In summary, through the synergistic effect of permeability enhancement by hydraulic flushing and gas injection displacement, the synergistic technology both widens gas migration pathways and strengthens the driving force for gas migration, achieving significantly better drainage performance than the other three modes, thereby validating the reliability of the previous numerical simulation results.

To provide a more robust quantitative comparison, the cumulative pure methane volume over the 82-day monitoring period was calculated by summing the daily gas production, where daily production (m³) = instantaneous flow rate (L/min) × 1440 min/1000. As shown in Figure 10a, Module 4 (synergistic technology) achieved a cumulative volume of 4.83 m³, outperforming Module 1 (conventional drainage, 2.60 m³) by 85.8%, Module 2 (gas injection alone, 3.91 m³) by 23.5%, and Module 3 (hydraulic flushing alone, 3.17 m³) by 52.4%. Figure 10b presents the mean pure gas flow rates of Module 2 and Module 4 during injection and stop-injection phases, with error bars representing ±one standard deviation calculated from the daily measurements within each phase. During the injection phase, Module 4 exhibited a mean flow rate of 0.070 ± 0.012 L/min, substantially higher than Module 2 (0.044 ± 0.011 L/min). During the stop-injection phase, Module 4 maintained a mean flow rate of 0.035 ± 0.006 L/min, outperforming Module 2 (0.022 ± 0.006 L/min). These metrics provide a more stable assessment of drainage performance than instantaneous peak values, consistently demonstrating the superior effectiveness of the synergistic technology.

4. Discussion and Prospects

Based on the existing achievements and limitations of the synergistic technology, future research can be conducted in the following directions. First, it is necessary to systematically investigate the oxidation reaction kinetics characteristics of O₂ in air under different gas injection parameters (pressure, flow rate) and coal seam conditions (gas content, temperature, water content), clarify the migration and diffusion behavior of O₂ in the coal fracture–matrix system and the risk of lagging enrichment throughout the gas injection process, define the safe threshold of O₂ concentration under different geological and engineering conditions, and develop targeted anti-oxidation control technologies (such as inert gas pre-dilution before gas injection, real-time early warning of O₂ concentration throughout the drainage process, and closed-loop regulation of gas injection parameters), thereby establishing a safety baseline for the application of the synergistic technology in coal seams prone to spontaneous combustion.

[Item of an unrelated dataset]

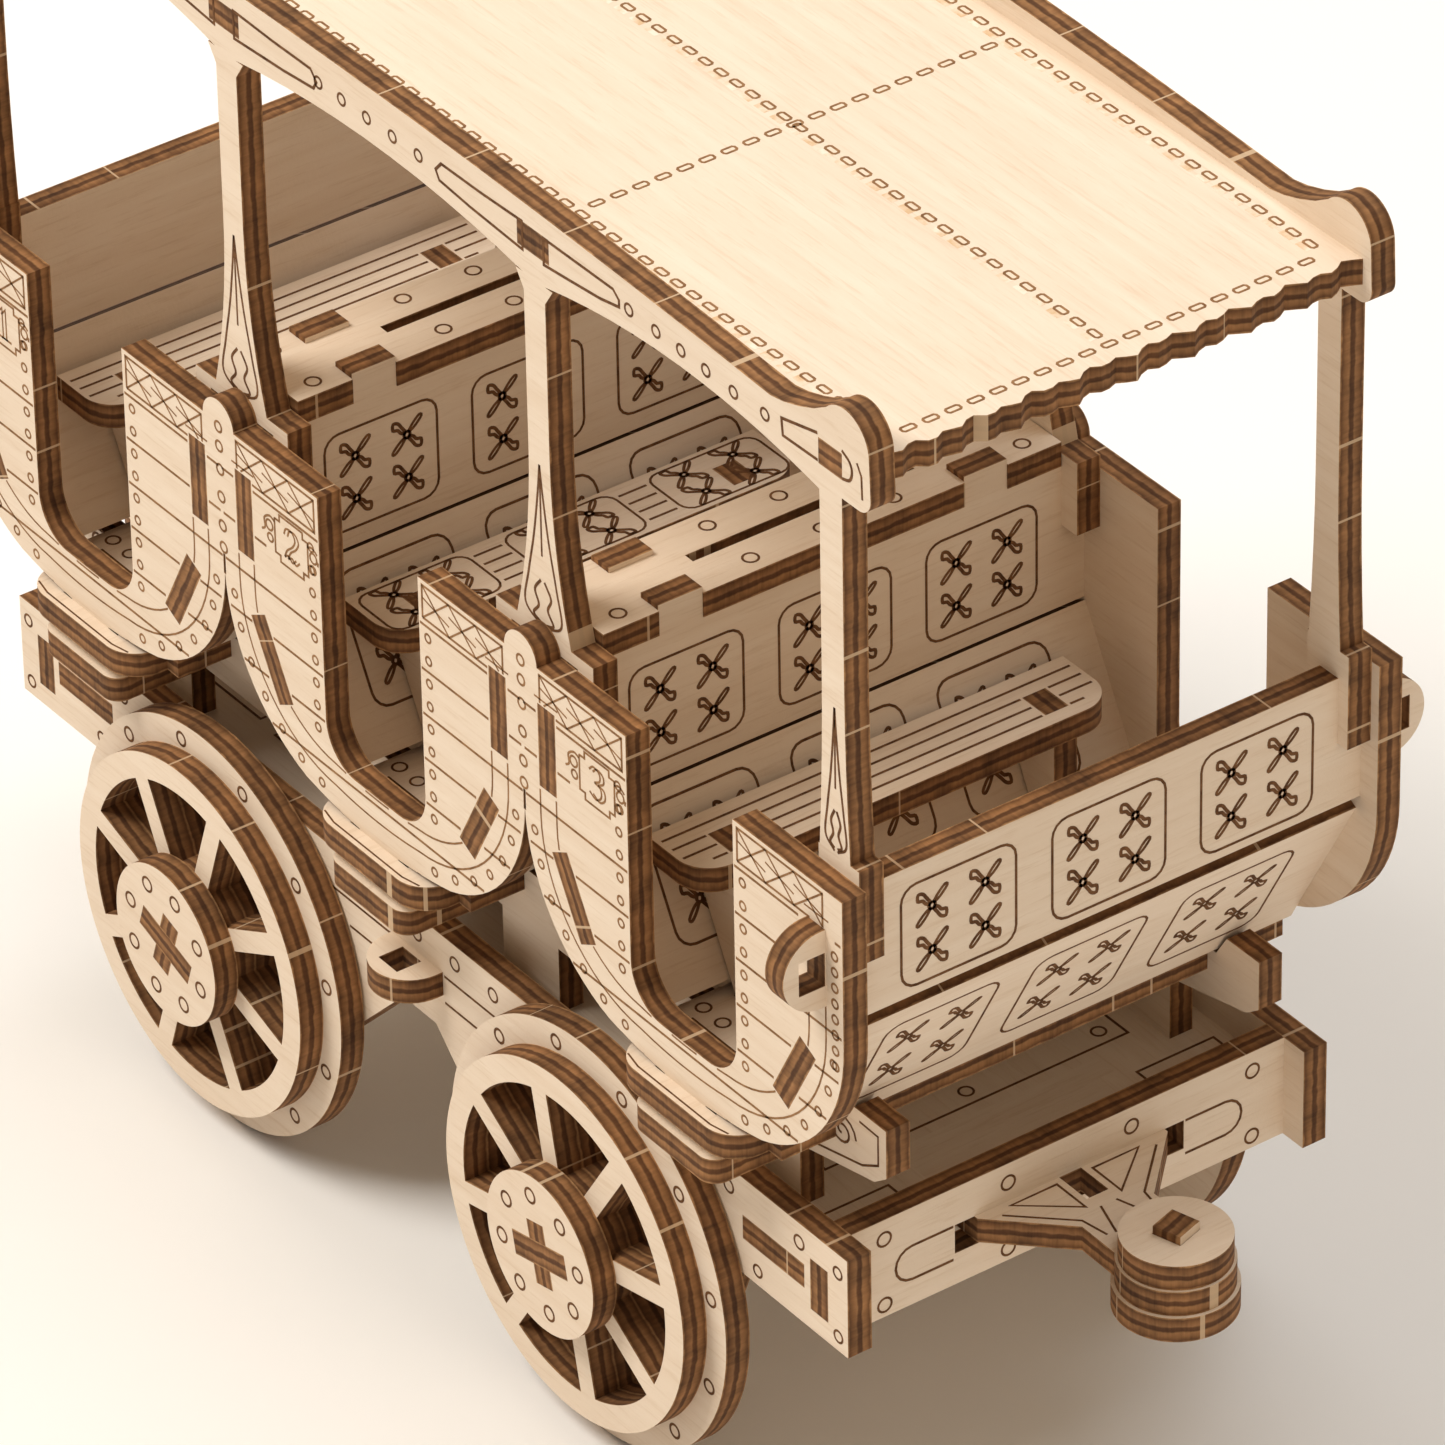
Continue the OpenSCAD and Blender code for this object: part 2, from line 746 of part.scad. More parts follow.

Second, research on dynamic matching and synergistic regulation of injection and drainage parameters should be conducted. The optimal process parameters determined in this study are fixed values, which are difficult to adapt to the time-dependent evolution characteristics of coal stress, permeability, and gas pressure throughout the entire drainage cycle. Furthermore, the current numerical model provides validation based on cumulative production data (Section 2.4), whereas direct transient flow rate calibration was not performed—a limitation inherent to the 2D plane-strain modeling approach. Addressing these gaps, future work should pursue two directions: (1) establishing a dynamic response model of coal seam gas migration and permeability evolution, and developing dynamic optimization methods for injection pressure, flow rate, and intermittent injection cycles to construct a refined process system suitable for different drainage stages; and (2) incorporating transient flow rate simulation with systematic calibration against field production curves to further enhance the quantitative accuracy of the model.

5. Conclusions

In this paper, a multi-physics coupled model was established to conduct numerical simulations on the effects of key parameters, namely gas injection spacing and gas injection pressure, on drainage performance, and underground tests under four working conditions (conventional drainage, gas injection displacement, hydraulic flushing, and the synergistic technology combining hydraulic flushing and gas injection displacement) were implemented. The main conclusions are as follows:

(1)

Through numerical simulation, the optimal process parameters for the synergistic technology were determined as a gas injection spacing of 3.5 m and a gas injection pressure of 1.4 MPa. Under these parameters, the relative coal permeability of the target coal seam reached 1.06, the permeability enhancement zone covered the entire region between the gas injection borehole and the drainage borehole, and the time required for the gas content to fall below the critical threshold of gas outburst (8 m³/t) was the shortest, approximately 235 d. The model was quantitatively validated using field data from the synergistic module, with a relative error of approximately 1.1% between the simulated (18.0%) and field-derived (18.2%) recovery ratios, confirming the model’s reliability, providing precise process parameter guidance for field application.

(2)

Compared with conventional drainage, gas injection displacement, and hydraulic flushing, the synergistic technology achieved superior drainage performance. Based on 82-day cumulative pure methane volume, the synergistic technology outperformed conventional drainage by 85.8% (4.83 m³ compared with 2.60 m³), gas injection alone by 23.5% (4.83 m³ compared with 3.91 m³), and hydraulic flushing alone by 52.4% (4.83 m³ compared with 3.17 m³). During the injection phase, the mean flow rate of the synergistic module reached 0.070 ± 0.012 L/min, significantly higher than that of gas injection alone (0.044 ± 0.011 L/min). During the stop-injection phase, the synergistic module maintained 0.035 ± 0.006 L/min, outperforming gas injection alone (0.022 ± 0.006 L/min).

(3)

Compared with nitrogen injection displacement technology, the synergistic technology utilizes the existing underground compressed air system as the gas source, achieving low gas source cost without the need for additional nitrogen production equipment, significantly reducing economic costs. In addition, the system integration complexity is low, making it particularly suitable for mines lacking large-scale nitrogen production capacity, providing an economically feasible alternative for gas management in low-permeability coal seams.